Please write out the complete listing that follows, exactly as it reads.
Start of Source data
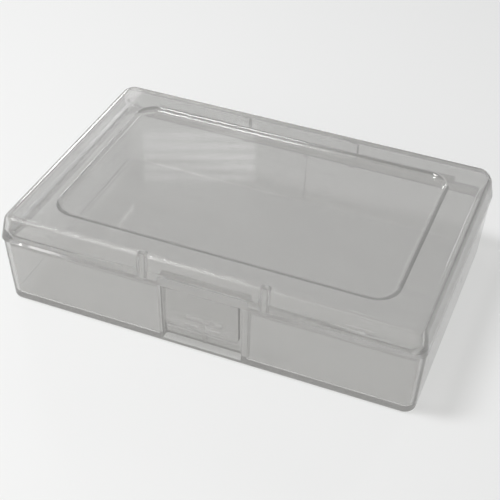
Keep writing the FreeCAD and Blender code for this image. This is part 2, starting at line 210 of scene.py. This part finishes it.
def skin(name, outlines):
    """Carry a rounded outline through a stack of levels, corner by corner, into one closed form.

    Each outline is its half length, half width, corner radius and level.
    """
    half_x, half_y, corner, level = outlines[0]
    bpy.ops.object.select_all(action="DESELECT")
    bpy.ops.mesh.primitive_plane_add(size=2, location=(0, 0, level))
    bpy.ops.transform.resize(value=(half_x, half_y, 1))
    settle()
    obj = rename(name)
    enter(obj, "VERT")
    bpy.ops.mesh.select_all(action="SELECT")
    bpy.ops.mesh.bevel(offset=corner, segments=CORNER_STEPS, affect="VERTICES")
    bpy.ops.mesh.select_all(action="SELECT")
    for before, after in zip(outlines, outlines[1:]):
        rise = after[3] - before[3]
        bpy.ops.mesh.extrude_region_move(TRANSFORM_OT_translate={"value": (0, 0, rise)})
        mesh = bmesh.from_edit_mesh(obj.data)
        ring = [vert for vert in mesh.verts if vert.select]
        grow = after[2] / before[2]
        for side_x in (-1, 1):
            for side_y in (-1, 1):
                bpy.ops.mesh.select_all(action="DESELECT")
                choose(mesh, [vert for vert in ring
                              if vert.co.x * side_x > 0 and vert.co.y * side_y > 0])
                centre = corner_centre(before, side_x, side_y, after[3])
                moved = corner_centre(after, side_x, side_y, after[3])
                bpy.ops.transform.resize(value=(grow, grow, 1), center_override=centre)
                bpy.ops.transform.translate(value=moved - centre)
        bpy.ops.mesh.select_all(action="DESELECT")
        choose(mesh, ring)
    bpy.ops.mesh.select_all(action="SELECT")
    bpy.ops.mesh.normals_make_consistent(inside=False)
    leave()
    return obj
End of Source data
▶ Written response
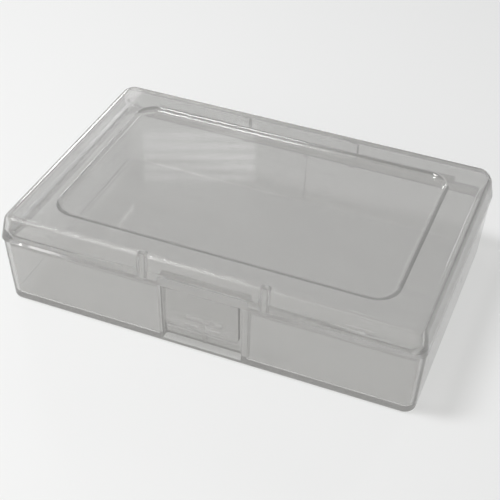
Keep writing the FreeCAD and Blender code for this image. This is part 2, starting at line 210 of scene.py. This part finishes it.
def skin(name, outlines):
    """Carry a rounded outline through a stack of levels, corner by corner, into one closed form.

    Each outline is its half length, half width, corner radius and level.
    """
    half_x, half_y, corner, level = outlines[0]
    bpy.ops.object.select_all(action="DESELECT")
    bpy.ops.mesh.primitive_plane_add(size=2, location=(0, 0, level))
    bpy.ops.transform.resize(value=(half_x, half_y, 1))
    settle()
    obj = rename(name)
    enter(obj, "VERT")
    bpy.ops.mesh.select_all(action="SELECT")
    bpy.ops.mesh.bevel(offset=corner, segments=CORNER_STEPS, affect="VERTICES")
    bpy.ops.mesh.select_all(action="SELECT")
    for before, after in zip(outlines, outlines[1:]):
        rise = after[3] - before[3]
        bpy.ops.mesh.extrude_region_move(TRANSFORM_OT_translate={"value": (0, 0, rise)})
        mesh = bmesh.from_edit_mesh(obj.data)
        ring = [vert for vert in mesh.verts if vert.select]
        grow = after[2] / before[2]
        for side_x in (-1, 1):
            for side_y in (-1, 1):
                bpy.ops.mesh.select_all(action="DESELECT")
                choose(mesh, [vert for vert in ring
                              if vert.co.x * side_x > 0 and vert.co.y * side_y > 0])
                centre = corner_centre(before, side_x, side_y, after[3])
                moved = corner_centre(after, side_x, side_y, after[3])
                bpy.ops.transform.resize(value=(grow, grow, 1), center_override=centre)
                bpy.ops.transform.translate(value=moved - centre)
        bpy.ops.mesh.select_all(action="DESELECT")
        choose(mesh, ring)
    bpy.ops.mesh.select_all(action="SELECT")
    bpy.ops.mesh.normals_make_consistent(inside=False)
    leave()
    return obj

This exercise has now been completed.